Judge Garth, in a concurring opinion, expressed the view that every case raising a claim under the IAD presents a federal question appropriate for determination under Section 2254. He pointed out that the Compact Clause of the Constitution, Article 1, § 10, cl. 3, requires that any agreement between two or more states be approved by the Congress. Congress gave its consent for states to participate in compacts such as the IAD by the Act of June 6, 1934, 4 U.S.C. § 112. See 1970 U.S.Code Cong. & Adm.News p. 4866. Relying on several Supreme Court interpretations of the Compact Clause,[5] Judge Garth reasoned that such congressional approval transforms the IAD, as enacted by the various states individually, into a law of the United States and that *1223 construction of the agreement involves a "federal title, privilege or immunity". Esola, supra, at 841.

The Ninth Circuit, interpreting an interstate regional planning compact, reached a conclusion similar to Judge Garth's. In League to Save Lake Tahoe v. Tahoe Regional Planning Agency, 507 F.2d 517 (9th Cir. 1974), the court held that "federal question" jurisdiction under 28 U.S.C. § 1331 exists where a question of interpretation of an interstate compact is presented. Writing for the court, Judge Renfrew noted that the Supreme Court held in Petty v. Tennessee-Missouri Bridge Commission, supra, that the interpretation of an interstate compact is a matter of federal law, not the law of the party states and, in Dyer v. Sims, 341 U.S. 22, 28, 71 S. Ct. 557, 95 L. Ed. 713 (1951), that no state could be the ultimate arbiter of the law governing a sister state. He concluded that, "despite the legitimate and far-reaching interests of the party states," Id., at 523, n. 13, interpretation of the compact was a matter appropriate for "federal question" jurisdiction under Section 1331.

While the majority opinion in Esola leaves the issue in some doubt in this Circuit, I am persuaded by the reasoning of Judge Garth and Judge Renfrew that this Court has habeas corpus jurisdiction to hear the claim presented here under the IAD as adopted by Delaware and Maryland.
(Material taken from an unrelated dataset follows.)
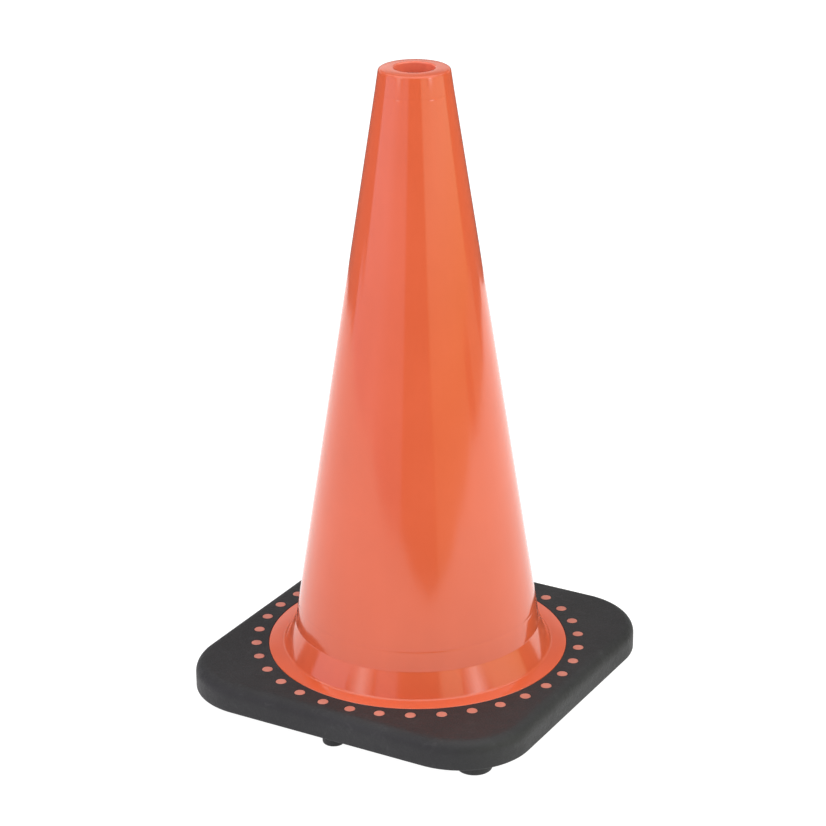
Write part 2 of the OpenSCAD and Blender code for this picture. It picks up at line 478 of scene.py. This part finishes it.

The IAD provides an inmate who is incarcerated in a State that is a party to the Agreement and who has criminal charges against him or her in another party State with a means to request prompt disposition of those charges. Once the inmate files a proper request for disposition, the charging State has 180 days within which to take custody of the inmate and bring him or her to trial. If the charges are not finally adjudicated within this period, the individual charged is entitled to have them dismissed. 11 Del.C. § 2542. The statute is designed to give the inmate an opportunity to resolve the uncertainties which are created by outstanding charges and which obstruct prison treatment and rehabilitation programs. 11 Del.C. § 2540. The charging State, on the other hand, has an interest in bringing to trial those who are charged with violations of its laws. In order to act within the time limits set by the Agreement, the State needs to be apprised that a defendant is asserting his or her rights under the Act.

The Agreement provides a three step process by which both the interests of the inmate and the interests of the charging State may be furthered. First, the official who has custody of an inmate is required to inform the inmate of the existence of any detainer and of his or her rights under the IAD to request final disposition of the underlying charges. The inmate is then required to notify the custodian that he or she wishes a final disposition of the charges. The custodian then forwards the inmate's request, along with a certificate stating the terms of the present commitment, the time remaining to be served, the amount of good time earned and information regarding parole eligibility of the inmate, to the State that has placed the detainer.

With the receipt of that formal request, the charging state is put on notice that it has 180 days to bring the defendant to trial. The prosecutor, at the same time, receives valuable information to assist in determining whether there is some reason why the defendant should not be brought to trial and the charges should be dismissed.[6]

In this case, although the proper parties ultimately received petitioner's informal request for disposition of the charges, they were not given notice that the petitioner was invoking the benefits of the IAD and that they would be held to the requirements of the statute. Moreover, they were given little information about Beebe's current term of incarceration. Finally, this is not a case in which the petitioner maintains that *1224 the warden of his institution is responsible for the procedural default.[7] Petitioner does not argue that the warden in Maryland failed to inform him of the existence of the detainer or of his rights under the IAD. Under these circumstances, I hold that the 180 day period did not begin to run until April of 1974 when the State of Delaware received the notification required by the IAD.

The petition for a writ of habeas corpus will be denied.


[1] 11 Del.C. § 2540, et seq.

[2] The delays in trying petitioner after August 14 were due at least in part to defense motions and petitioner makes no claim with respect to them.

[3] Beebe v. State, 346 A.2d 169 (Del.1975).

[4] 18 U.S.C. Appendix.

[5] Petty v. Tennessee-Missouri Bridge Comm'n., 359 U.S. 275, 79 S. Ct. 785, 3 L. Ed. 2d 804 (1959); Delaware River Comm'n. v. Colburn, 310 U.S. 419, 60 S. Ct. 1039, 84 L. Ed. 1287 (1940).

[6] For example, the State might well elect not to prosecute on a minor charge if a person requesting disposition of it were already serving a long sentence on a serious charge.

[7] Compare Pittman v. State, 301 A.2d 509 (Del. 1973), in which the court held that an inmate seeking the benefits of the IAD cannot be penalized for the failure of the custodial state to perform its duties under the Act.